I have seen this play out in my own life. There was a time when I knew God had called me to Western North Carolina, but I could not explain why. I did not have a clear plan or a defined role. All I had was a sense that this was where I was supposed to be. So, I took a step. Then another. What began as volunteering here at Western Carolina Rescue Ministries turned into teaching, then into leadership over time. At each stage, I was tempted to want clarity before commitment, but what God consistently asked for was obedience in the next step, not understanding of the entire journey.

That is often where faith becomes most real. We want the full picture, but God gives direction one step at a time. The safest place for our lives is not found in control or certainty, but in alignment with His will. Even when that path is unclear or uncomfortable, it is still the place where we are most secure. God is not looking to revise what He has placed within us; He is waiting for us to trust Him enough to move forward.

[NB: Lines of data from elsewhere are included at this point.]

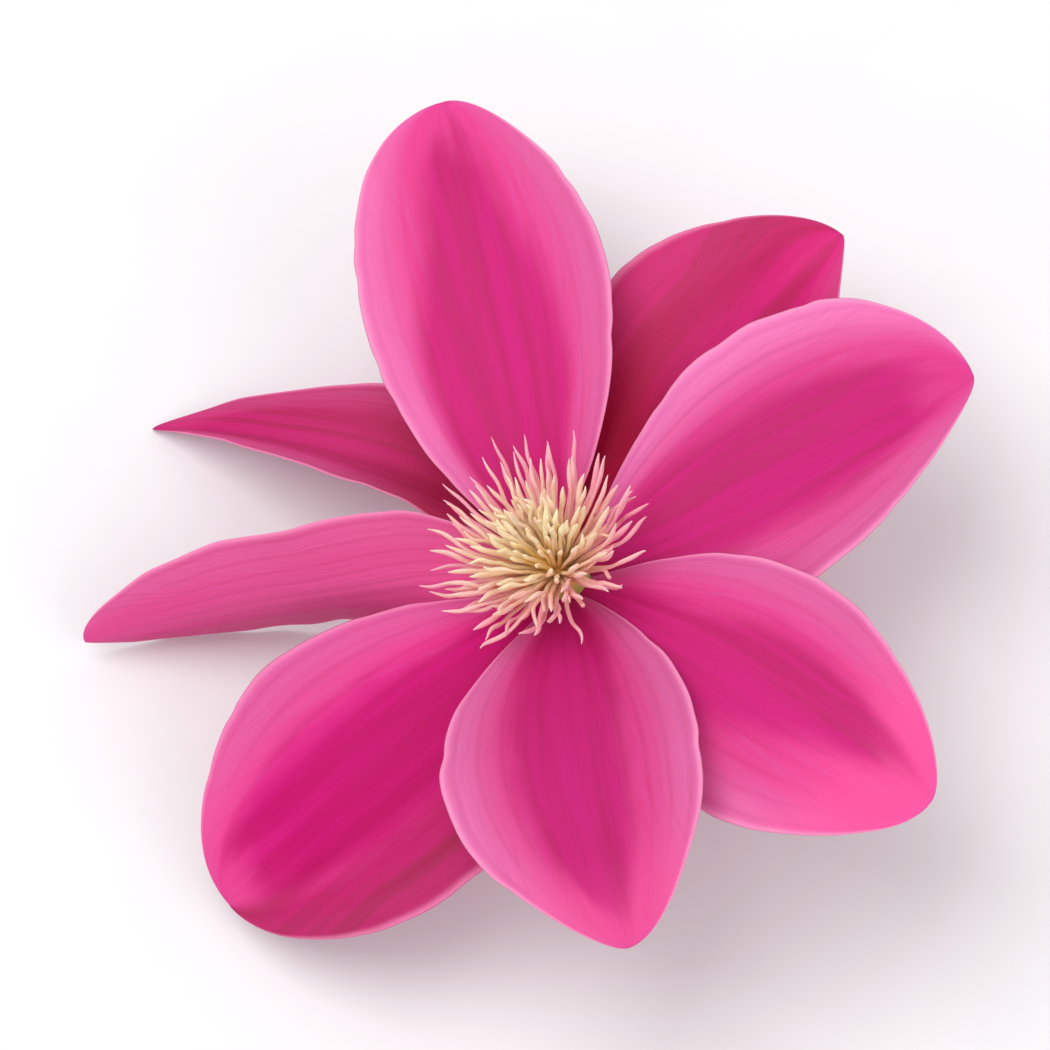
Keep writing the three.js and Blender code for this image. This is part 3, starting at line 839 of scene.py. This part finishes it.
def build_pistil(name, azimuth, from_axis, length, seed, nodes=()):
    """A pistil: a swollen ovary, a slender wavering style and a small stigma."""
    draw = np.random.default_rng(seed)
    arch = PISTIL_ARCH if from_axis else 0
    u, line, _ = bent_line(azimuth, from_axis, arch, length, draw, PISTIL_WAVER, 0.0)
    radii = lerp(OVARY_RADIUS, STYLE_RADIUS, smoothstep(u, *OVARY_SPAN))
    radii = (radii + STIGMA_SWELLING * smoothstep(u, *STIGMA_SPAN)) * pointed(u, STIGMA_ROUND)
    rings = sweep_rings(line, radii, THREAD_SIDES)
    blush = draw.uniform(0, PISTIL_BLUSH)
    piece = loft(name, place_tuft(rings), {"along": u[:, None], "blush": blush})
    finish_piece(piece, PISTIL, "pistil", *nodes)


for index in range(PISTILS):
    build_pistil(
        f"pistil_style_{index + 1}",
        360 * index / (PISTILS - 1),
        PISTIL_SPREAD if index else 0,
        PISTIL_LENGTH,
        SEEDS["pistil"] + index,
        nodes=[f"pistil_{index + 1}"],
    )

for index in range(EXTRA_PISTILS):
    share = (index + 0.5) / EXTRA_PISTILS
    build_pistil(
        f"pistil_between_{index + 1:02d}",
        (index + 0.5) * GOLDEN_ANGLE,
        lerp(*EXTRA_ANGLES, np.sqrt(share)),
        PISTIL_LENGTH * lerp(*EXTRA_LENGTHS, share),
        SEEDS["extra_pistil"] + index,
    )

# ---------------------------------------------------------------- receptacle and stalk


def smooth_curve(points, samples):
    """A centripetal Catmull-Rom curve through the points, sampled evenly in its own parameter."""
    points = np.array(points, float)
    points = np.vstack([2 * points[0] - points[1], points, 2 * points[-1] - points[-2]])
    spans = len(points) - 3
    out = []
    for value in np.linspace(0, spans, samples + 1):
        k = min(int(value), spans - 1)
        p0, p1, p2, p3 = points[k:k + 4]
        d0, d1, d2 = (np.sqrt(np.linalg.norm(b - a)) for a, b in ((p0, p1), (p1, p2), (p2, p3)))
        start = ((p1 - p0) / d0 - (p2 - p0) / (d0 + d1) + (p2 - p1) / d1) * d1
        end = ((p2 - p1) / d1 - (p3 - p1) / (d1 + d2) + (p3 - p2) / d2) * d1
        w = value - k
        out.append(
            p1 + start * w + (3 * (p2 - p1) - 2 * start - end) * w ** 2
            + (2 * (p1 - p2) + start + end) * w ** 3
        )
    return np.array(out)


def points_at(curve, distances):
    """Points of a polyline at distances along it, and how long it is."""
    lengths = np.concatenate([[0], np.cumsum(np.linalg.norm(np.diff(curve, axis=0), axis=1))])
    return np.stack([np.interp(distances, lengths, curve[:, k]) for k in range(3)], axis=1), lengths[-1]


STALK_OLIVE = colour(104, 120, 56)
STALK_GREEN = colour(146, 156, 82)
STALK_BROWN = colour(122, 74, 62)
STALK_SPECK = colour(120, 118, 52)
NECK_COLOUR = colour(206, 194, 104)
DOME_COLOUR = colour(230, 158, 70)
CUT_COLOUR = colour(214, 220, 160)


def stalk_material():
    """Olive green with purplish brown patches, yellower towards the dome, and a pale cut end."""
    m = Shader("stalk_skin")
    along = m.attribute("along")
    grain = m.streaks(m.attribute("round"), 9.0, along, 30.0, 3.0, 3.0)
    patches = m.noise(m.place(), 90.0, 3.0)
    specks = m.noise(m.place(), 900.0, 3.0)
    pores = m.noise(m.place(), 2600.0, 3.0)
    skin = m.blend(m.smooth(grain, 0.35, 0.65), STALK_OLIVE, STALK_GREEN)
    skin = m.blend(m.smooth(patches, 0.45, 0.65, 0.0, 0.65), skin, STALK_BROWN)
    skin = m.blend(m.smooth(along, 0.10, 0.22, 0.62, 0.0), skin, NECK_COLOUR)
    skin = m.blend(m.smooth(along, 0.02, 0.06, 0.7, 0.0), skin, DOME_COLOUR)
    skin = m.blend(m.smooth(specks, 0.5, 0.7, 0.0, 0.35), skin, STALK_SPECK)
    skin = m.blend(m.attribute("cut"), skin, CUT_COLOUR)
    m.set(base_color=skin, roughness=m.smooth(grain, 0.3, 0.7, 0.5, 0.7), specular_ior_level=0.35)
    m.bump(m.add(grain, m.multiply(pores, 0.6)), 0.14)
    return m.material


def stalk_curve():
    """The centre line from the top of the dome to the cut, with the receptacle's centre as its origin,
    and its length. As in the part, it is kept from sinking in the surface."""
    axis = HEAD @ np.array([0.0, 0.0, 1.0])
    straight = [axis * h for h in (DOME_HEIGHT + DOME_RADIUS, 0, -COLLAR_LENGTH, -NECK_STRAIGHT)]
    route = smooth_curve(straight + [np.array(point, float) for point in STALK_ROUTE], ROUTE_SAMPLES)
    route[:, 2] = np.maximum(route[:, 2], STALK_LOW)
    curve = smooth_curve(route, CURVE_SAMPLES * ROUTE_SAMPLES)
    return curve, points_at(curve, [0])[1]


def stalk_radii(total):
    """Distances along the stalk, from the top of the dome, and the radius at each."""
    depths = DOME_RADIUS * (1 - np.cos(np.linspace(DOME_TOP, np.pi / 2, DOME_RINGS)))
    stations = [(d, np.sqrt(DOME_RADIUS ** 2 - (DOME_RADIUS - d) ** 2)) for d in depths]
    stations += [(d, COLLAR_RADIUS) for d in (COLLAR_START, COLLAR_START + COLLAR_BAND, COLLAR_END)]
    above_neck = [d for d, _ in stations]
    stations += [(COLLAR_END + d, lerp(STALK_RADIUS, COLLAR_RADIUS, share)) for d, share in NECK]
    distances = np.concatenate([above_neck, np.linspace(COLLAR_END + NECK_START, total, STALK_RINGS)])
    return distances, np.interp(distances, *np.array(stations).T)


def build_stalk():
    """The receptacle and the ridged stalk, which grew as one piece, down to the slanting cut."""
    curve, total = stalk_curve()
    distances, radii = stalk_radii(total)
    centres, _ = points_at(curve, distances)
    angles = 2 * np.pi * np.arange(STALK_SIDES) / STALK_SIDES
    ridged = smoothstep(distances, COLLAR_START, COLLAR_END + RIDGES_FULL)[:, None]
    section = 1 + RIDGE_DEPTH * (np.cos(RIDGES * angles)[None] - 1) * ridged
    rings = sweep_rings(centres, radii, STALK_SIDES, section=section)

    # The cut draws the last stretch along on one side and back on the other.
    tangent = unit(centres[-1] - centres[-4])
    offsets = (rings[-1] - centres[-1]) @ tangent
    slant = np.cos(angles) * STALK_RADIUS * CUT_SLANT - offsets
    near_cut = smoothstep(distances, total - CUT_LENGTH, total)
    rings += near_cut[:, None, None] * np.outer(slant, tangent)

    # The cut face: rings that close in on the pith.
    face = [centres[-1] + (rings[-1] - centres[-1]) * share for share in CUT_FACE]
    rings = np.concatenate([rings, np.array(face)])
    cut = np.concatenate([np.zeros(len(distances)), np.ones(len(face))])
    along = np.concatenate([distances / total, np.ones(len(face))])
    attributes = {"along": along[:, None], "round": np.sin(angles), "cut": cut[:, None]}
    piece = loft("stalk_with_receptacle", rings + FLOWER, attributes)
    finish_piece(piece, stalk_material(), "pedicel", "pedicel")


build_stalk()

# ---------------------------------------------------------------- stage, light and camera

FLOOR_RADIUS = 3.0                # metres, as the other sizes from here on
FLOOR_SIDES = 96
FLOOR_COLOUR = colour(234, 233, 234)
FLOOR_GRAIN = colour(238, 237, 238)
SKY_COLOUR = (1.0, 0.99, 1.0, 1.0)
SKY_STRENGTH = 0.74
KEY_LIGHT = dict(place=(-0.5, 0.2, 1.4), size=1.0, power=11.5)    # power in watts
FILL_LIGHT = dict(place=(0.9, -0.6, 0.9), size=0.9, power=3.0)
CAMERA_ELEVATION = 71             # degrees above the horizon, the angle of the photograph on the face
CAMERA_DISTANCE = 1.0
FRAME_WIDTH = 0.1652              # what the frame spans at that distance
SENSOR_WIDTH = 36.0               # millimetres, as Blender has it
RECEPTACLE_IN_FRAME = (-0.0056, 0.00771)   # from the receptacle to the frame's middle: right, up


def build_floor():
    mesh = bpy.data.meshes.new("floor")
    angles = np.linspace(0, 2 * np.pi, FLOOR_SIDES, endpoint=False)
    ring = [(FLOOR_RADIUS * np.cos(a), FLOOR_RADIUS * np.sin(a), 0.0) for a in angles]
    mesh.from_pydata(ring, [], [list(range(FLOOR_SIDES))])
    floor = bpy.data.objects.new("floor", mesh)
    bpy.context.scene.collection.objects.link(floor)
    m = Shader("floor_paper")
    paper = m.blend(m.noise(m.place(), 60.0, 3.0), FLOOR_COLOUR, FLOOR_GRAIN)
    m.set(base_color=paper, roughness=0.85, specular_ior_level=0.2)
    mesh.materials.append(m.material)


def add_area_light(name, place, size, power):
    """A square soft light that faces the blossom."""
    lamp = bpy.data.lights.new(name, "AREA")
    lamp.size = size
    lamp.energy = power
    light = bpy.data.objects.new(name, lamp)
    light.location = place
    light.rotation_euler = (-Vector(place)).to_track_quat("-Z", "Y").to_euler()
    bpy.context.scene.collection.objects.link(light)


def build_light():
    world = bpy.data.worlds.new("studio")
    bpy.context.scene.world = world
    world.use_nodes = True
    background = world.node_tree.nodes["Background"]
    background.inputs["Color"].default_value = SKY_COLOUR
    background.inputs["Strength"].default_value = SKY_STRENGTH
    add_area_light("key", **KEY_LIGHT)
    add_area_light("fill", **FILL_LIGHT)


def build_camera():
    elevation = np.radians(CAMERA_ELEVATION)
    back = Vector((0, -np.cos(elevation), np.sin(elevation)))
    up = Vector((0, np.sin(elevation), np.cos(elevation)))
    right, rise = RECEPTACLE_IN_FRAME
    target = Vector(FLOWER * MM) + Vector((right, 0, 0)) + up * rise
    data = bpy.data.cameras.new("camera")
    data.sensor_width = SENSOR_WIDTH
    data.lens = SENSOR_WIDTH * CAMERA_DISTANCE / FRAME_WIDTH
    camera = bpy.data.objects.new("camera", data)
    camera.location = target + back * CAMERA_DISTANCE
    camera.rotation_euler = (-back).to_track_quat("-Z", "Y").to_euler()
    bpy.context.scene.collection.objects.link(camera)
    bpy.context.scene.camera = camera


build_floor()
build_light()
build_camera()
bpy.context.scene.view_settings.view_transform = "Standard"
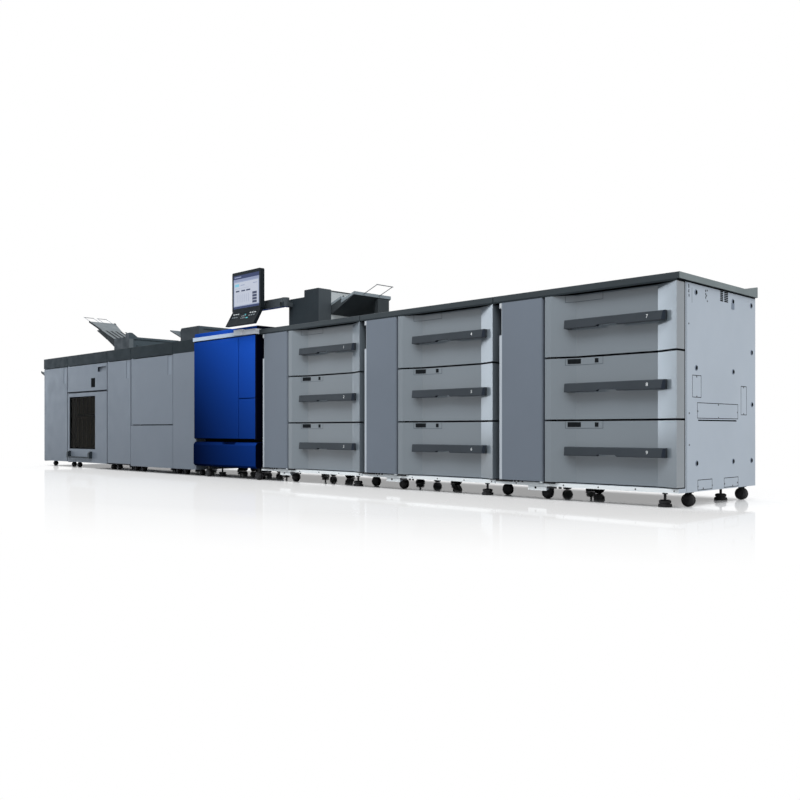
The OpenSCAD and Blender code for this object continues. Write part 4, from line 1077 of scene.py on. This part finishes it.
def register():
    for kind in CLASSES:
        bpy.utils.register_class(kind)
    bpy.types.Scene.press_paints = PointerProperty(type=PressPaints)
    bpy.types.Scene.press_sizes = PointerProperty(type=PressSizes)
    bpy.types.Scene.press_studio = PointerProperty(type=PressStudio)


def unregister():
    del bpy.types.Scene.press_paints, bpy.types.Scene.press_sizes, bpy.types.Scene.press_studio
    for kind in reversed(CLASSES):
        bpy.utils.unregister_class(kind)


def main():
    """Makes every piece in order."""
    register()
    bpy.ops.press.dress_cabinets()
    bpy.ops.press.fit_drawers()
    bpy.ops.press.fit_feeders()
    bpy.ops.press.fit_stacker()
    bpy.ops.press.fit_tops()
    bpy.ops.press.fit_screen()
    bpy.ops.press.set_studio()


if __name__ == "__main__":
    main()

For some people, the greatest obstacle is not doubt in God’s ability, but doubt in whether He still intends to work through them. Age, past mistakes, or missed opportunities can begin to feel like permanent barriers. Yet Abram’s story stands as a powerful reminder that God is not finished simply because we think we are.

At the heart of it all is this assurance: God has already made the way for our ulti­mate rescue through Jesus Christ. The same God who pulls people out of impossible situations is the One who reaches toward us in love, not because we have earned it, but because He has chosen it. His desire is not merely to improve our circumstances, but to restore us fully. We may not always understand the full scope of what God is doing in our lives, but we are not asked to. We are

asked to trust Him. Friend, take the next step. Believe that the God who calls us is our El Shaddai too, more than enough. He is still at work, even now, drawing us forward into the life He has already prepared.